Here are excerpts from opinions in the Supreme Court case of Anthony Herbert vs. Columbia Broadcasting System :

Civil and criminal liability for defamation was well established in the common law when the First Amendment was adopted, and there is no indication that the Framers intended to abolish such liability..

New York Times and Butts effected major changes in the standards applicable to civil libel actions. Under these cases public officials and public figures who sue for defamation must prove knowing or reckless falsehood in order to establish liability. . .

These cases rested primarily on the conviction that the common law of libel gave insufficient protection to the First Amendment guarantees of freedom of speech and freedom of press and that to avoid self-censorship it was essential that liability for damages be conditioned to the specified showing of culpable conduct by those who publish damaging falsehood. Given the required proof, however, damages liability for defamation abridges neither freedom of speech nor freedom of the press.
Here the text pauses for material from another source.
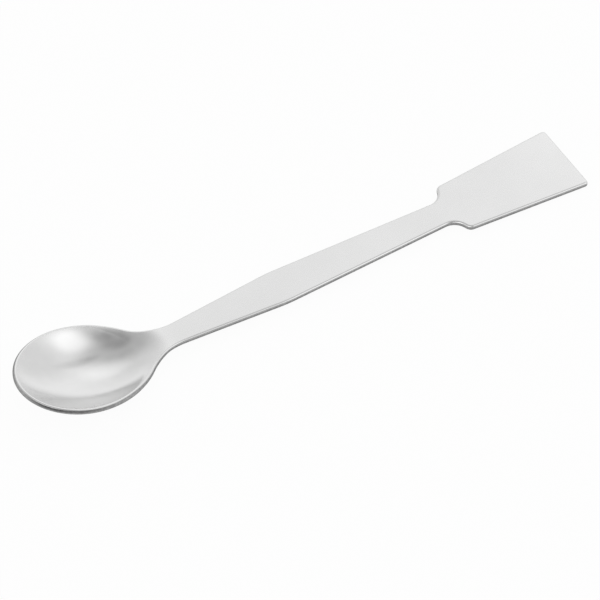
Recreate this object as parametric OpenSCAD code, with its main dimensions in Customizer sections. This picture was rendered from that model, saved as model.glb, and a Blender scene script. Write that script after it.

Nor did these cases suggest any First Amendment restrictions on the sources from which the plaintiff could obtain the necessary evidence to prove the critical elements of his cause of actions. On the contrary, New York Times . . . made it esstential to proving liability that plaintiffs focus on the conduct and state of mind of the defendant. To be liable, the alleged defamer of public officials or of public figures must know or have some reason to suspect that his publication is false. In other cases proof to some kind of fault, negligence perhaps, is essential to recovery. Inevitably, unless liability is to be completely foreclosed, the thoughs and editorial processes of the alleged defamer would be open to examination.

It is also untenable to conclude from our cases that, although proof of the necessary state of mind, could be in the form of objective circumstances from which the ultimate fact could be inferred, plaintiffs may not inquire directly from the defendants whether they knew or had reason to suspect that their damaging publication was in error. . .

It is nevertheless urged by repondents that the balance struck in New York Times should now be modified to provide further protections for the press when sued for circulating erroneous information damaging to individual reputation. . .

We are thus being asked to modify firmly establish constitutional doctrine by place beyond the plaintiff's reach a range of direct evidence relevant to proving knowing or reckless falsehood by the publisher or an alleged libel, elements that are critical to plaintiffs such as Herbert. The case for making this modification is by no means clear and convincing, and we decline to accept it. . .

. . . [We] are urged by respondents to override these important interests because requiring disclosure of editorial conversations and of a reporter's conclusions about the veracity of the material he has gathered will have an intolerable chilling effect on the editorial process and editorial desision-making. But if the claimed inhibition flows from the fear of damages liability for publishing knowing or reckless faleshoods, those effects are precisely what the New York Times and other cases have held to be consistent with the First Amendment. Spreading false information in and of itself carries no First Amendment credentials. . .

It is also urged that frank discussion among reporters and editors will be dampened and sound editorial judgment endangered if such exchanges, oral or written, are subject to inquiry by defamation plaintiffs. We do not doubt the direct relationship between consultation and discussion on the one hand and sound decisions on the other; but whether or not there is liability for the injury, the press has an obvious interest in avoding the infliction of harm by the publication of false information, and it is not unreasonable to expect the media to invoke whatever procedures that may be practicable and useful to that end.

Justice Lewis F. Powell


I wrote to emphasize. . . that, in supervising discovery in a libel suit by a public figure, a district judge has a duty to consider First Amendment interests as well as the private interests of the plaintiffs.

Justice Thurgood Marshall


Insulating the press form ultimate liability is unlikely to avert self-censorship so long as any plaintiff with a deep pocket and a facially sufficient complaint is afforded unconstrained discovery of the editorial process.

Justice William J. Brennan Jr.


. . . It is clear that disclosure of the editorial process will increase the likelihood of large damage judgments in libel actions, and will thereby discourage participants in that editorial process.

Justice Potter Stewart


What was not published has nothing to do with the case. And liability ultimately depends upon the publisher's state of knowledge of the falsity or what he published, not at all upon his motivation in publishing it - not all, in other words, upon actual malice as those words are ordinarily understood.